The original post: /r/television by /u/Stunning_Appearance9 on 2025-04-28 16:12:08.

I found out about this show a week or two ago after seeing tons of recommendations on YouTube Shorts and decided to check it out. I really enjoyed the first season; it had high stakes, great humor, and just a hint of a romantic subplot between Aziraphale and Crowley. The subtlety made it feel natural and clever, something that trusted the viewer to pick up on without being heavy-handed.

Season 2, unfortunately, felt like the opposite. What was once nuanced and charming became loud and clumsy. It was as if season 1 respected the audience’s intelligence, and season 2 decided to spell everything out in LEDGBT lights. I actually appreciated the understated relationship hints in season 1 because they felt genuine and earned, not forced, but season 2 often felt more like fanfiction: lower stakes, over-the-top emotional beats, and a loss of the show’s earlier grace.

Gabriel’s memory loss arc had potential but ended up being buried under too much focus on Nina and Maggie, characters I personally didn’t find engaging. Their storyline made the show feel like a CW drama rather than the clever fantasy it started as. Aziraphale being so eager to meddle in their relationship to cover up the miracle on Gabriel also felt out of character. I feel he would have had serious moral reservations about that kind of deception, and that it’s not their place to decide who people love.

It was also pretty clear the writers were using Nina and Maggie as a mirror for Aziraphale and Crowley, but instead of trusting the audience to notice, they practically pointed and shouted, “See the parallel??” The beauty of season 1 was how it let the viewer come to those conclusions themselves. Season 2 flattened that subtlety with bright, flashing arrows.

Another odd creative choice was the inclusion of an angel character using a wheelchair. While inclusion is important, in a world where angels are ancient celestial beings created before the concept of human technology like wheelchairs existed, it felt out of place in the lore. If the story had explained it, that it was a personal choice or symbolic in some way, it would have made more sense. Instead, it came across as surface-level representation rather than meaningful storytelling. Representation matters, but it needs to be thoughtful and fit the world being built.

Everything that made season 1 special — its tenderness, wit, and emotional intelligence — seemed stripped away. I’m aware that staffing changes between seasons probably contributed to this shift, but the tone felt like it was written by people trying to rush a romantic storyline without understanding what made the original dynamic so compelling.

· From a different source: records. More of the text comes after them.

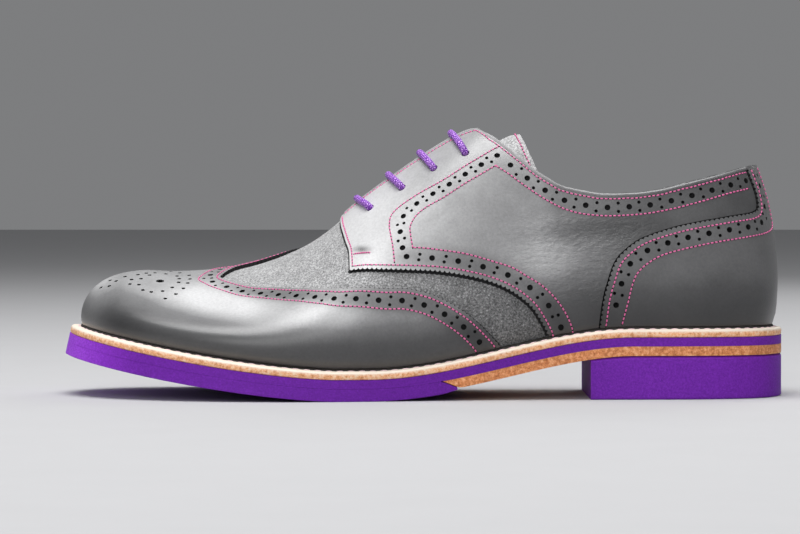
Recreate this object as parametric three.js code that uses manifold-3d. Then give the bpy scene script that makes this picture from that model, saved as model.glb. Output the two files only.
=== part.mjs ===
// Left wingtip derby shoe with full brogue panels, standing on its sole.
// Millimetres, +Z up, toe toward -X, outer side toward -Y, origin under the middle of the shoe.
import * as THREE from "three";
import { mergeVertices } from "three/addons/utils/BufferGeometryUtils.js";
import Module from "manifold-3d";

const wasm = await Module();
wasm.setup();

// Last
const lastLength = 287.5;
const ballWidth = 92;
const instepHeight = 91;
const toeSpring = 16;

// Upper
const wall = 2;
const overlay = 1.3;
const counterThickness = 2.1;
const tongueThickness = 2.2;
const seam = 0.3;
const collarHeight = 67.3;
const throatStartWidth = 3;
const throatWidth = 14;
const strapWidth = 28;

// Sole
const weltMargin = 7.1;
const weltThickness = 4.2;
const midsoleThickness = 3.6;
const rearThickness = 3.9;
const outsoleThickness = 5.2;
const heelThickness = 18;
const heelLength = 82;
const footbed = 2.5;

// Laces
const laceDiameter = 3;
const eyeletDiameter = 5;
const eyeletReach = 19.5;
const laceLead = 5;

// Where the sole lies flat under the ball, as shares of the last's length behind the toe tip
const flatStart = 0.374;
const flatEnd = 0.42;
const heelStart = 0.8;

// Where the forefoot outsole is skived away over the rear layer, as shares of the same length
const skiveStart = 0.518;
const skiveEnd = 0.539;

const toeX = -lastLength / 2 + 1.2;
const soleThickness = weltThickness + midsoleThickness + outsoleThickness;
const rearDepth = weltThickness + midsoleThickness + rearThickness;
const heelSeat = heelThickness + rearDepth;
const heelRise = heelSeat - soleThickness;

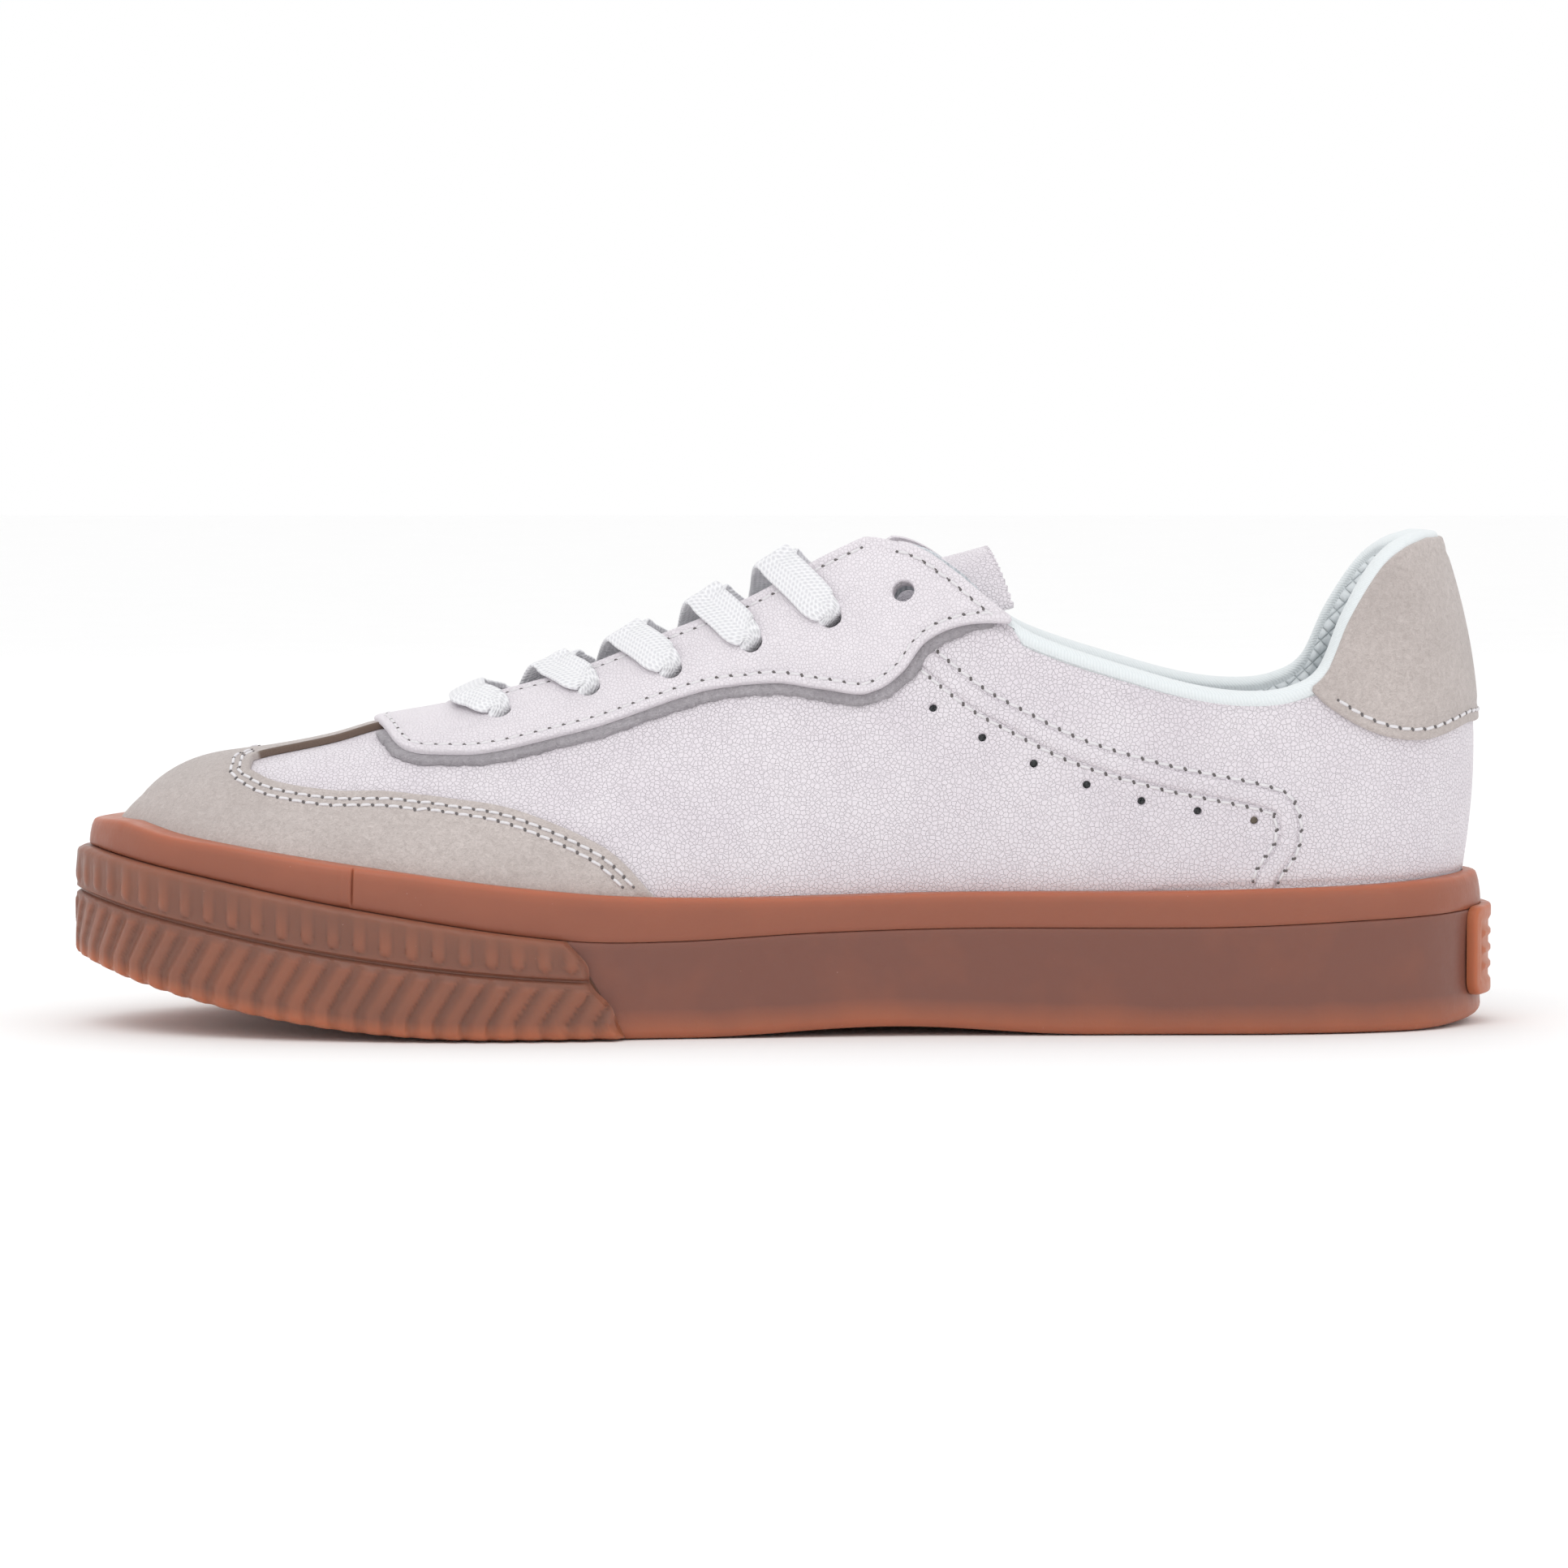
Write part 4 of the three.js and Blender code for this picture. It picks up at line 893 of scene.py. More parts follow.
FINISHES = {
    "white_leather": (leather, (0.755, 0.71, 0.75), (0.72, 0.67, 0.715)),
    "eyestay_leather": (leather, (0.78, 0.735, 0.775), (0.745, 0.70, 0.74), 0.75, 0.07),
    "suede": (nap, (0.44, 0.385, 0.365), (0.69, 0.62, 0.595), 0.5, 0.15),
    "raw_split": (nap, (0.30, 0.275, 0.30), (0.56, 0.53, 0.56), 0.6, 0.3),
    "gum": (rubber, (0.40, 0.125, 0.06), (0.20, 0.078, 0.056)),
    "gum_band": (rubber, (0.42, 0.128, 0.066), (0.29, 0.096, 0.056)),
    "gum_bumper": (rubber, (0.42, 0.135, 0.064), (0.20, 0.082, 0.054)),
    "label_gum": (rubber, (0.50, 0.15, 0.06), (0.38, 0.11, 0.05)),
    "filler_foam": (open_foam, (0.64, 0.62, 0.58)),
    "insole_foam": (open_foam, (0.68, 0.66, 0.6)),
    "collar_foam": (open_foam, (0.72, 0.69, 0.5)),
    "board": (fibre_board, (0.36, 0.27, 0.19)),
    "stiffener": (fibre_board, (0.42, 0.36, 0.28)),
    "insole_textile": (plain_weave, (0.74, 0.77, 0.80), (0.52, 0.56, 0.60)),
    "lining": (quilting, (0.60, 0.66, 0.68), (0.80, 0.84, 0.86)),
    "binding": (ribbed_tape, (0.74, 0.785, 0.80), (0.80, 0.84, 0.855)),
    "cotton": (flat_braid, (0.74, 0.74, 0.77), (0.92, 0.92, 0.94)),
    "thread": (speckled, (0.62, 0.60, 0.62), (0.88, 0.86, 0.88), 0.3, 3, 0.6, 0.7, 0.08),
    # Near-black dots at the needle holes: painted shade down in the holes.
    "needle_hole": (speckled, (0.10, 0.09, 0.09), (0.22, 0.2, 0.2), 0.4, 3, 0.55, 0.95, 0),
    "aglet_plastic": (speckled, (0.80, 0.80, 0.82), (0.88, 0.88, 0.9), 1.2, 3, 0.55, 0.25, 0.02),
    "pale_floor": (speckled, (0.97, 0.97, 0.97), (0.99, 0.99, 0.99), 40, 2, 0.55, 0.95, 0),
}
MATERIAL = {}
for finish_name, (recipe, *choices) in FINISHES.items():
    MATERIAL[finish_name] = bpy.data.materials.new(finish_name)
    MATERIAL[finish_name].use_nodes = True
    recipe(Nodes(MATERIAL[finish_name]), *choices)


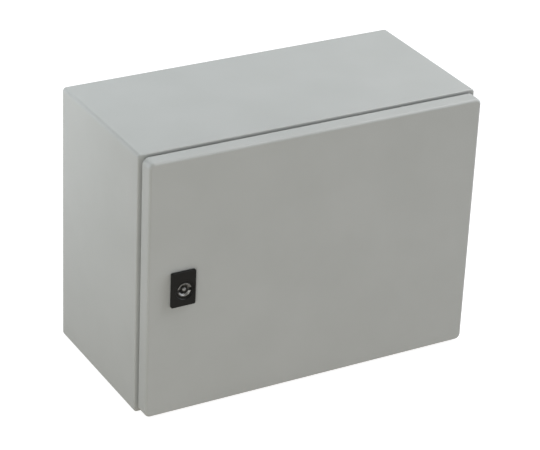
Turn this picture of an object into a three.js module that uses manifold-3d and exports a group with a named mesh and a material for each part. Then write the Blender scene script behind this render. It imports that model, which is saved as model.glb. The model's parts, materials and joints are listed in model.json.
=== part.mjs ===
// Wall-mounted sheet-steel switchboard cabinet, 400 x 300 x 200 mm: a welded body with a rain
// gutter round its front opening, a mounting plate on four studs, a gland plate in the floor, and
// a foam-sealed door on two concealed hinges with a double-bit quarter-turn lock.
//
// The cabinet is drawn as it is seen from the front: x to the right, y up, and z out of the wall
// towards the front, with z = 0 on the wall. The whole group is then turned so that +Z is up.

import * as THREE from 'three';
import { mergeVertices } from 'three/addons/utils/BufferGeometryUtils.js';
import Module from 'manifold-3d';

const wasm = await Module();
wasm.setup();

// ---------------------------------------------------------------- driving dimensions (mm)

const GAP = 0.3; // left between neighbouring pieces that touch
const BITE = 1; // how far a cutting or joining shape runs past the face it meets

const BODY = {
  width: 400,
  height: 300,
  depth: 180, // wall to front lip
  sheet: 1.2,
  corner: 4, // outer radius where two walls meet
  bend: 1.5, // outer radius where a wall folds into the front lip
  openingWidth: 356,
  openingHeight: 256,
  upstand: 14, // height of the gutter edge above the front lip
};

const DOOR = {
  width: 393,
  height: 295,
  front: 200, // wall to door face
  rim: 17, // depth of the folded rim
  sheet: 1.2,
  corner: 6.5,
  bend: 3,
};

const BACK = { sheet: 1.5, holeRadius: 4.25, holeX: 175, holeY: 125 };

const PLATE = {
  width: 344,
  height: 244,
  sheet: 2,
  front: 20, // wall to the plate's front face
  fold: 12, // depth of the folded side edges
  chamfer: 15,
  studX: 150,
  studY: 110,
  seat: 10.5, // radius of the pressed seat round each stud
  seatDepth: 0.6,
};

const GLAND = {
  width: 270,
  depth: 120,
  sheet: 1.5,
  seal: 2.7, // thickness of the foam under the plate
  openingWidth: 240,
  openingDepth: 90,
  openingCorner: 8,
  centre: 95, // wall to the middle of the opening
  press: 1, // how far the plate's middle is pressed down into the opening
  pressInset: 1, // edge of the opening to edge of the pressed part
  studX: 127.5,
  studZ: 52.5,
};

const SEAL = { width: 10, top: 4.2 }; // foam strip inside the door

const HINGE = {
  x: 191.5,
  z: 190.5,
  height: 95, // above and below the middle of the cabinet
  length: 50,
  barrel: 3.2, // radius of every knuckle
  pin: 2,
  middleEar: 10, // half height of the fixed knuckle
  earStart: 10.5,
  earEnd: 21,
  screwSpread: 18, // screws above and below the middle of the leaf
  screwX: 182.7,
};

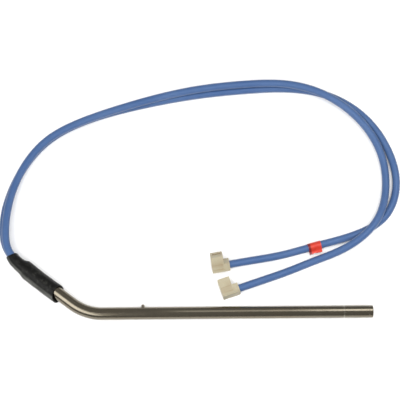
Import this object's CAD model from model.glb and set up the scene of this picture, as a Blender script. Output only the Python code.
import math

import bmesh
import bpy
from mathutils import Matrix, Vector, noise


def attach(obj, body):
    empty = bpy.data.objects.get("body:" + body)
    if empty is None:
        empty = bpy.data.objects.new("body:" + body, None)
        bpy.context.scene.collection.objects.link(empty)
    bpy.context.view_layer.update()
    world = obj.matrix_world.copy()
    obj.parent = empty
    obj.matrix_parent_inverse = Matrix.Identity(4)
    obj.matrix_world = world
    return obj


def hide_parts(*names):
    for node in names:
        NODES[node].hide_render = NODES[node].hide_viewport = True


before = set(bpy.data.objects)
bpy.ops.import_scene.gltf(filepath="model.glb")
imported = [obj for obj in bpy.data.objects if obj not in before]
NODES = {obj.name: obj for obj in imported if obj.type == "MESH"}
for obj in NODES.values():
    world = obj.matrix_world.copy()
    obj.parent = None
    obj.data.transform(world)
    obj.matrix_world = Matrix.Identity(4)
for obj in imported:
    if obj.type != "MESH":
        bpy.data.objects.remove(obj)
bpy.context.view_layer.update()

MM = 0.001               # shapes are worked out in mm; camera, lights and textures are in metres
UP = Vector((0, 0, 1))


# ---------------------------------------------------------------- camera

CAMERA_TARGET = Vector((-0.13717, 0.09323, 0.0))
CAMERA_DISTANCE = 1.1
CAMERA_ELEVATION = math.radians(75.0)
CAMERA_AZIMUTH = math.radians(-0.482)
CAMERA_LENS = 121.32


def make_camera():
    """A long lens looking down at the object, with +X to the right."""
    flat = math.cos(CAMERA_ELEVATION)
    right = Vector((math.cos(CAMERA_AZIMUTH), math.sin(CAMERA_AZIMUTH), 0.0))
    back = Vector((
        math.sin(CAMERA_AZIMUTH) * flat,
        -math.cos(CAMERA_AZIMUTH) * flat,
        math.sin(CAMERA_ELEVATION),
    ))
    turn = Matrix((right, back.cross(right), back)).transposed().to_4x4()
    data = bpy.data.cameras.new("camera")
    data.lens = CAMERA_LENS
    data.sensor_width = 36.0
    data.clip_start = 0.05
    data.clip_end = 20.0
    cam = bpy.data.objects.new("camera", data)
    cam.matrix_world = Matrix.Translation(CAMERA_TARGET + back * CAMERA_DISTANCE) @ turn
    bpy.context.collection.objects.link(cam)
    bpy.context.scene.camera = cam


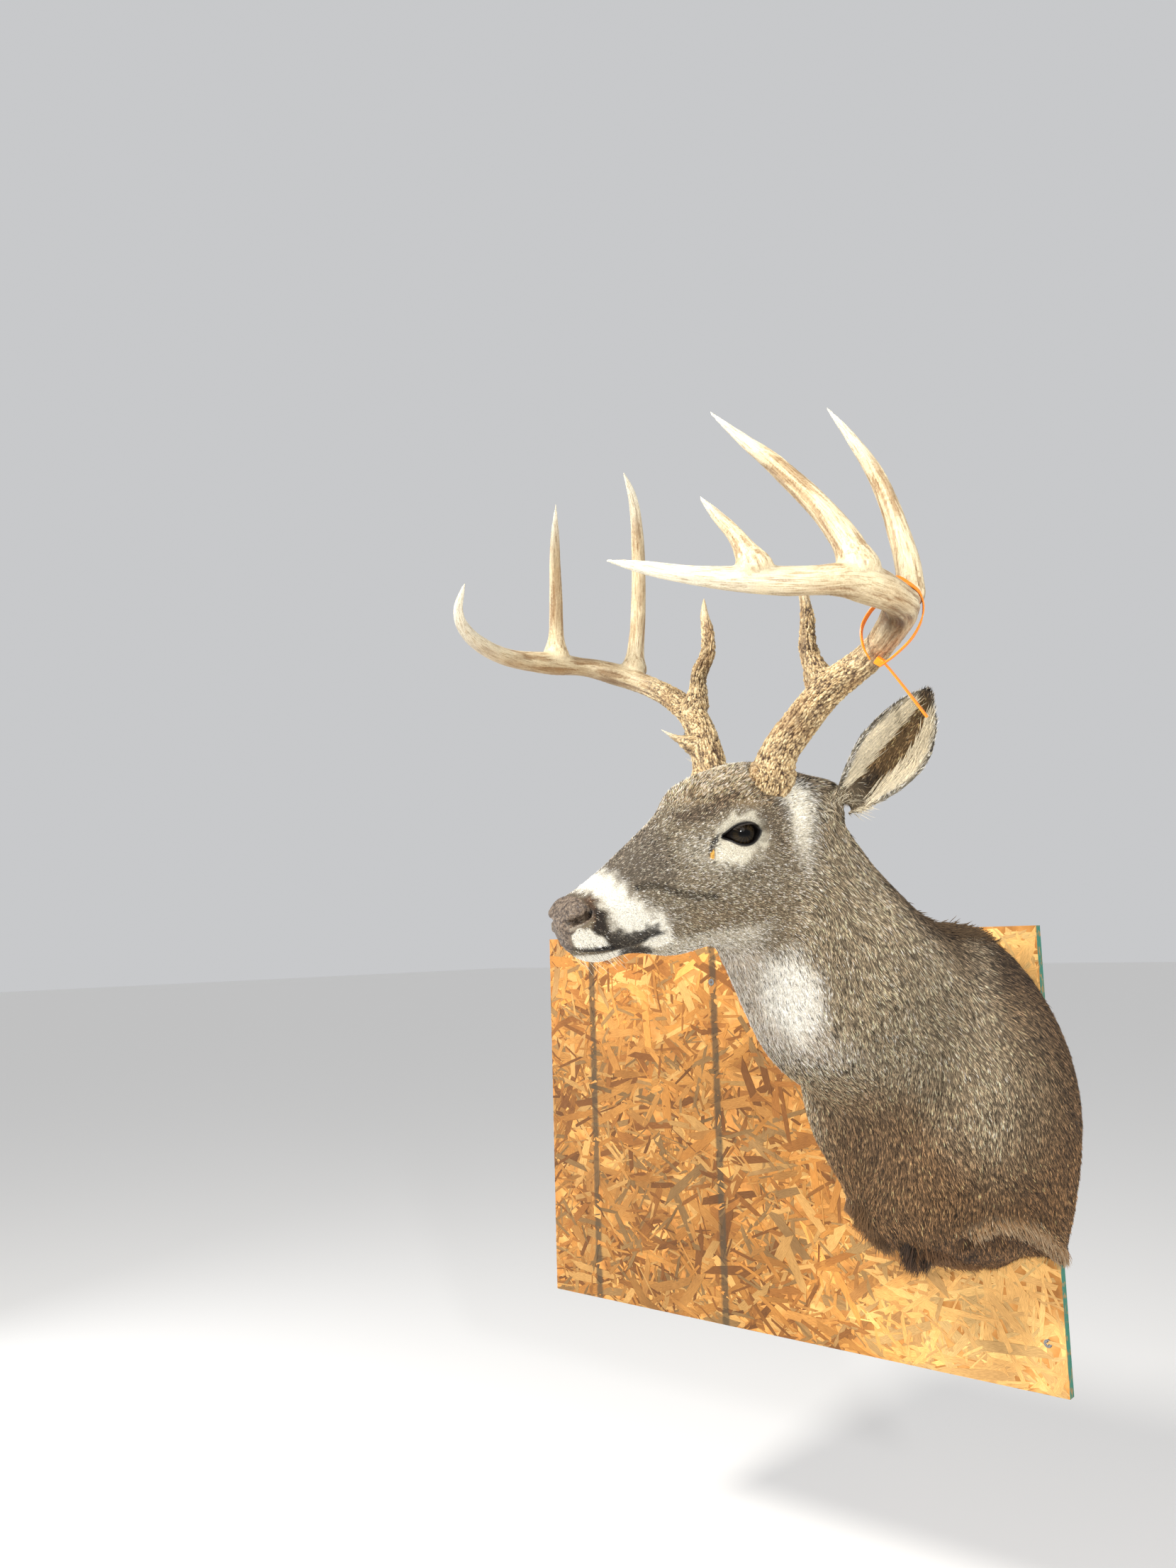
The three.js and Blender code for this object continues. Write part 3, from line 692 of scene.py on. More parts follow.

Beelzebub and Gabriel’s romance also felt abrupt and lacked emotional weight. It was just another way to hammer home the parallels already being drawn with Nina and Maggie. A “hat on a hat” situation that weakened the impact of all three storylines.

Even the demons, once menacing and clever, were reduced to cannon fodder. They just marched into defeat with no sense of danger or tension, and that demon with the spiky “cat ear” hair? His repeated deaths and reappearances weren’t funny; they just felt lazy and confusing.

Season 1 was like a feather caught in the breeze — delicate, beautiful, and effortless with spears of sunlight piercing through the barbs

Season 2 felt like a wrecking ball — clumsy, loud, and GrAY.